I was up at my mother’s one weekend when Mummy Elizabeth rang Nanny and instructed her to drive to Haslemere station. When Nanny and Aunty Wendy arrived, there was me, there was Mummy Elizabeth – and then there was this girl-woman, who I’d thought was my Aunty Agnes. She was standing there bare-legged and shivering in a cotton party dress, carrying a bloated suitcase. She’d been in England three and a half days.
I’d been told, to start with, that Agnes was my aunty, my mother’s baby sister. But once we all got to Nanny’s house, my mother’s story changed.
‘Agnes is my first child. Anita’s senior sister,’ Mummy Elizabeth said, as casually as if she was reading out a grocery list.
None of us said anything. Previously my mother had claimed that I was an only child and that I probably always would be. So how could I possibly have a sister?
‘Agnes’s going to attend Fernmere Grammar School,’ Mummy Elizabeth said.

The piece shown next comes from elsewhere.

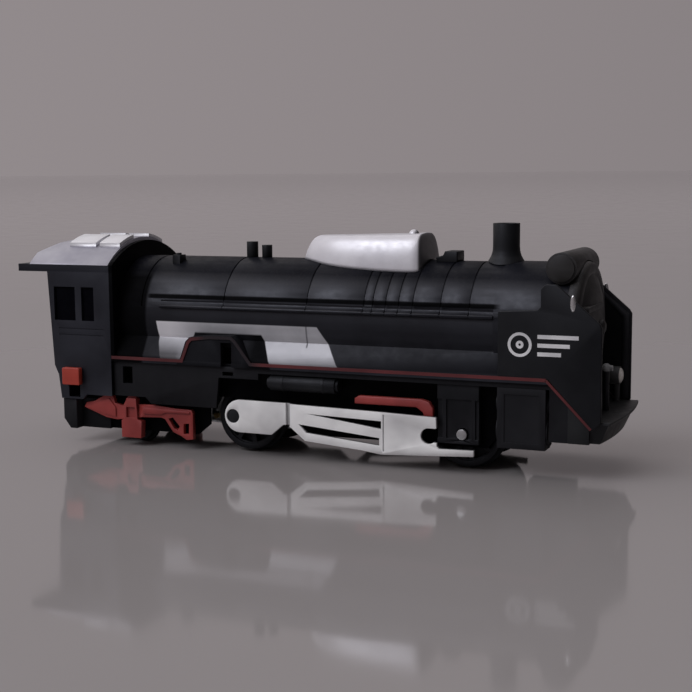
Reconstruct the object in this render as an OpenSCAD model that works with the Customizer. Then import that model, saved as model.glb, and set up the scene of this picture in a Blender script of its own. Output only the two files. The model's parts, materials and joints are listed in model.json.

‘How lovely,’ said Nanny, warily. ‘Where’s she going to stay?’
‘Here.’
‘Where?’
‘She’s moving in here with you and Anita, right away,’ said my mother. ‘Agnes! Stop standing there like an idiot! Come inside and introduce yourself.’
‘But,’ said Nanny. ‘But, Lizzy, I don’t know her. I don’t have the room.’
Nanny had no choice but to take Agnes in. Had she refused, Mummy Elizabeth was going to pack my bags and ‘remove’ me from Nanny straight away. She’d send me and this Agnes off to some other foster home. Nanny told my mother she’d certainly need more ‘keep’ if there were going to be two girls under her roof – what with one of them almost fully grown. Mummy Elizabeth stood up, raised her voice, said she was really going to have to find somebody whose rates were more reasonable, and told Agnes to ‘go upstairs and pack Anita’s bags’.